■ Your goal
Everything from the first line of the records to the line containing "STUD_CLEARANCE = 0.0005", inclusive, is to be extracted exactly, and nothing more.

■ Record set
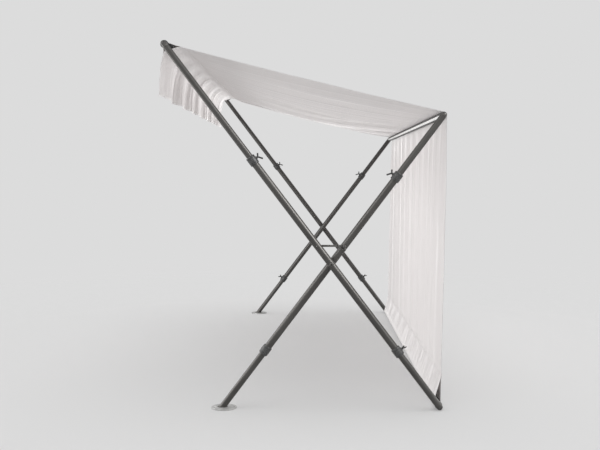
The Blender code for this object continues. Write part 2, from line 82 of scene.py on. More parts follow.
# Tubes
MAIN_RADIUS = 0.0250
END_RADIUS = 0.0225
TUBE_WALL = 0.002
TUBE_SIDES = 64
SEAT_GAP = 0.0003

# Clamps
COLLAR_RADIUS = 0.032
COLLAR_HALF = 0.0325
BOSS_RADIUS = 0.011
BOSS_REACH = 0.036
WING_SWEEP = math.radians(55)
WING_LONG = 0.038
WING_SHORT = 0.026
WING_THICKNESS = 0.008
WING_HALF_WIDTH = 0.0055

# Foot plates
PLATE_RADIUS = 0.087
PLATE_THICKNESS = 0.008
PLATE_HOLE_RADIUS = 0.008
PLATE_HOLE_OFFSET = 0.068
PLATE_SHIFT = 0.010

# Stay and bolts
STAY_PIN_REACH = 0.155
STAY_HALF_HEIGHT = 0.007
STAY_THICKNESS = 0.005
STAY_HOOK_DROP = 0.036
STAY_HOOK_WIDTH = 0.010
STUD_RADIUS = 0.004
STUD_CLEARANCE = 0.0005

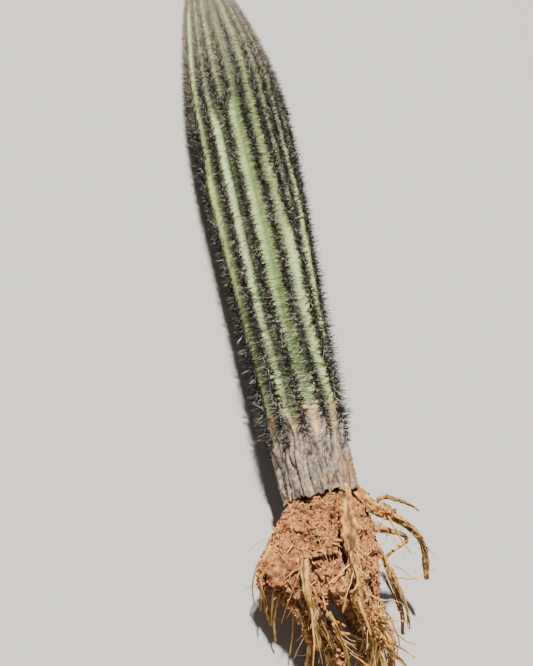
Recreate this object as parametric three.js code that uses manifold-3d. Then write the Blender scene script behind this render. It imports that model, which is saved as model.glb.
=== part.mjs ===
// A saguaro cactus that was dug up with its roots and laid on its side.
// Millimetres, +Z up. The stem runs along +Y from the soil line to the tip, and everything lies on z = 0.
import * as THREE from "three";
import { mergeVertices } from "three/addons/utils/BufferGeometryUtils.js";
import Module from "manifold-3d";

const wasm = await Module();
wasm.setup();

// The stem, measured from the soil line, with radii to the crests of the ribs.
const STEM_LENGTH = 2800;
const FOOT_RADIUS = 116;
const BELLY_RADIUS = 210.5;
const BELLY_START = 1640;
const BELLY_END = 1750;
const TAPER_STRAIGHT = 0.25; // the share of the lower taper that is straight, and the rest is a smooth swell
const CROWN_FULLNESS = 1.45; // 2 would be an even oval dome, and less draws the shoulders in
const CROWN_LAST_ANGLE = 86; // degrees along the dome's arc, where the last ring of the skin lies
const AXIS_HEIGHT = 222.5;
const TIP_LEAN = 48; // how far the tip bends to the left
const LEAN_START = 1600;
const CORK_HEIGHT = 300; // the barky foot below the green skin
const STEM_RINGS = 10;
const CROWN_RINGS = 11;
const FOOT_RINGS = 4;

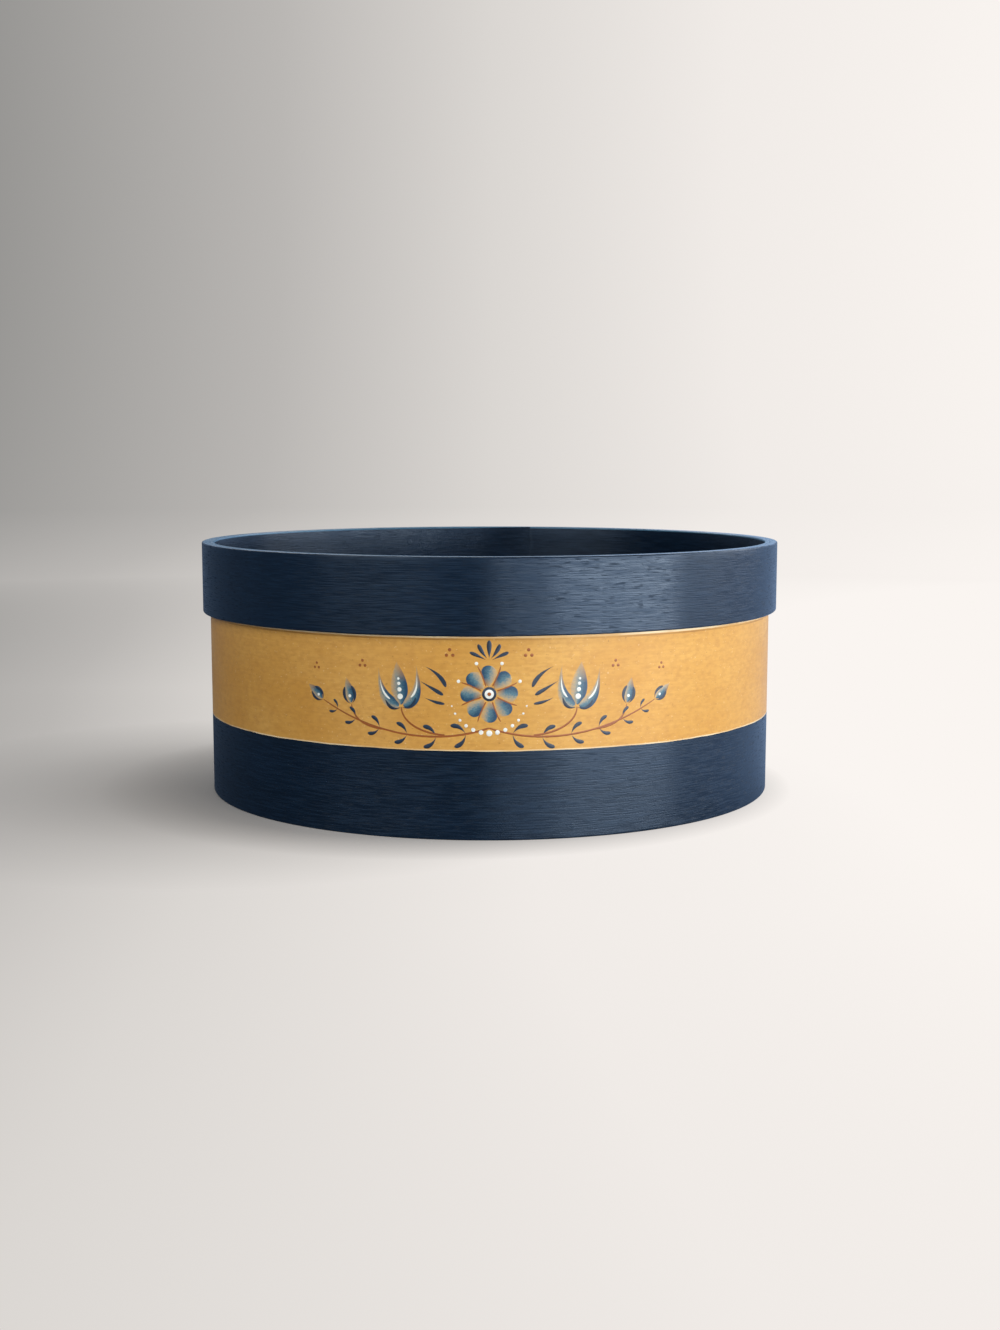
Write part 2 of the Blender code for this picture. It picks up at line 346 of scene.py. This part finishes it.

■ Response
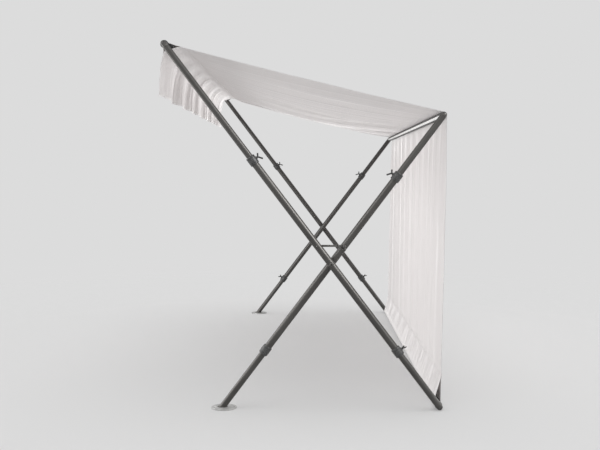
The Blender code for this object continues. Write part 2, from line 82 of scene.py on. More parts follow.
# Tubes
MAIN_RADIUS = 0.0250
END_RADIUS = 0.0225
TUBE_WALL = 0.002
TUBE_SIDES = 64
SEAT_GAP = 0.0003

# Clamps
COLLAR_RADIUS = 0.032
COLLAR_HALF = 0.0325
BOSS_RADIUS = 0.011
BOSS_REACH = 0.036
WING_SWEEP = math.radians(55)
WING_LONG = 0.038
WING_SHORT = 0.026
WING_THICKNESS = 0.008
WING_HALF_WIDTH = 0.0055

# Foot plates
PLATE_RADIUS = 0.087
PLATE_THICKNESS = 0.008
PLATE_HOLE_RADIUS = 0.008
PLATE_HOLE_OFFSET = 0.068
PLATE_SHIFT = 0.010

# Stay and bolts
STAY_PIN_REACH = 0.155
STAY_HALF_HEIGHT = 0.007
STAY_THICKNESS = 0.005
STAY_HOOK_DROP = 0.036
STAY_HOOK_WIDTH = 0.010
STUD_RADIUS = 0.004
STUD_CLEARANCE = 0.0005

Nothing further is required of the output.